(Robert Jonathan, Headline USA) The latest official installment in the James Bond literary canon is so woke it seems like it could have been dictated by far-left, globalist oligarch George Soros or one of his underlings.
The storyline of the new novel, On His Majesty’s Secret Service, ties in with last May’s coronation of King Charles III, but critics say it comes across more as an instruction manual for the New World Order.
New York Times opinion columnist Ross Douthat summarized the politicized, progressive plot which could also perhaps have been crafted in the offices of the BBC or MSNBC:
“In the newest Bond novel … 007 is charged with protecting King Charles III from a dastardly plot hatched by a supervillain whose nom de guerre is Athelstan of Wessex—in other words, a Little Englander, a Brexiteer, a right-wing populist, apparently the true and natural heir to Goldfinger and Blofeld.”
In a rebuke to globalists, Brexit was the U.K. referendum that took the country out of the dictatorial European Union.

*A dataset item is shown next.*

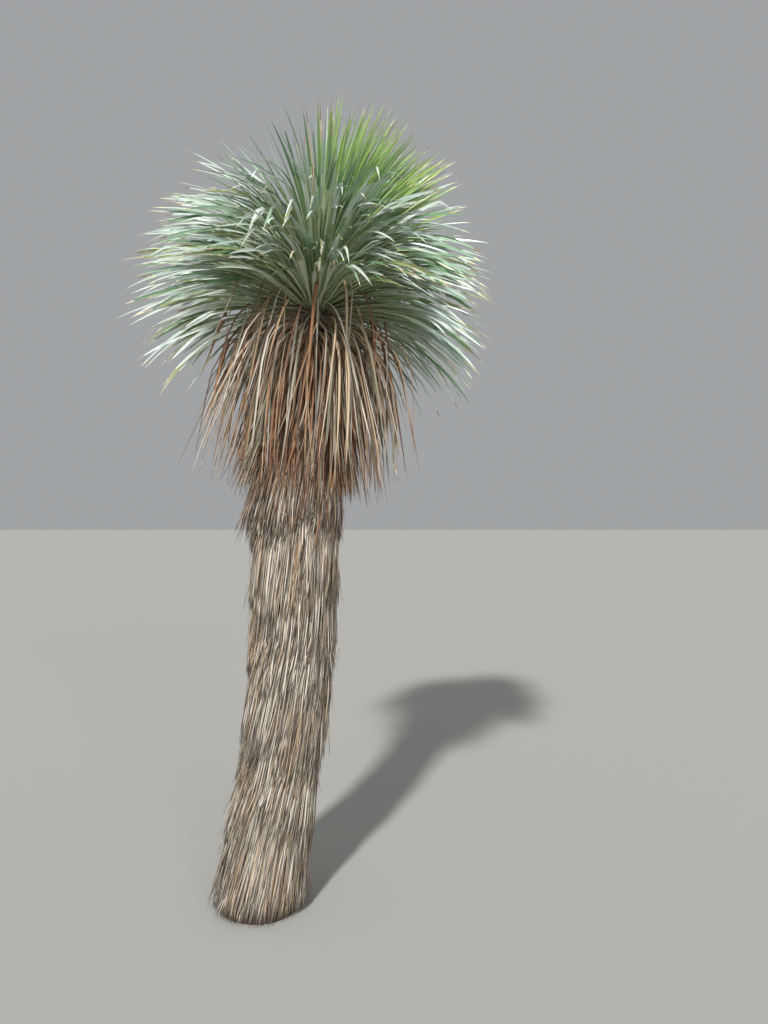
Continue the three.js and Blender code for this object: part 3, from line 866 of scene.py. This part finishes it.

On the personal side, the novel depicts the fictional MI6 agent and legendary Lothario in a situationship with an immigration lawyer who is dating other men too. The lawyer is female, though.
The book, written by Charlie Higson, also takes metaphorical shots at Hungarian President Viktor Orban (the yarn takes place, at least in part, in Hungary), former U.S. President Donald Trump and French conservative leader Marine Le Pen—and the bad guy, perhaps, may been inspired by Brexit architect Nigel Farage.
“People who are skeptical about mass immigration or transgenderism or the erosion of free speech are simply itching to engage in mass terror attacks in the heart of London, apparently,” Niall Gooch of the Spectator quipped.
One of the cartoonish Bond villain’s sins, moreover, is that he has surrounded himself with co-conspirators who are insufficiently diverse.
The baddie in the new woke James Bond novel sounds like a top bloke. pic.twitter.com/gUjYEcokBa
— David Kurten (@davidkurten) September 5, 2023
Most people, let alone Bond movie fans, are probably unaware that rights-holder Ian Fleming Publications has contracted out to various authors to write new Bond books, including prequels and spinoffs.
Some say the Higson book has turned 007’s “license to kill” into a license to shill for the elitist agenda. Leftists, meanwhile, are likely to lap it up as the greatest piece of fictitious propaganda tied to an MI6 agent since the Steele dossier.
That this novel — which is meant to be taken seriously rather than regarded as satire—could be turned into a Bond movie, however, is an issue and doesn’t bode well either for consumers who just want action-fueled escapism.
The Bond on-screen series is already undergoing change. The most recent film in the long-running franchise, No Time to Die, Daniel Craig’s finale in starring as the British secret agent, was mostly boring, overly long, and seemed more of a soap opera than a spy thriller.
With Craig’s successor yet to be announced, producer Barbara Broccoli has even floated the idea that character going forward could be nonbinary.
Earlier this year, the publisher began the process of editing offensive material from James Bond creator Ian Fleming’s original novels—which provided the basis for many of the original Bond cinematic installments—after so-called sensitivity readers reviewed the content.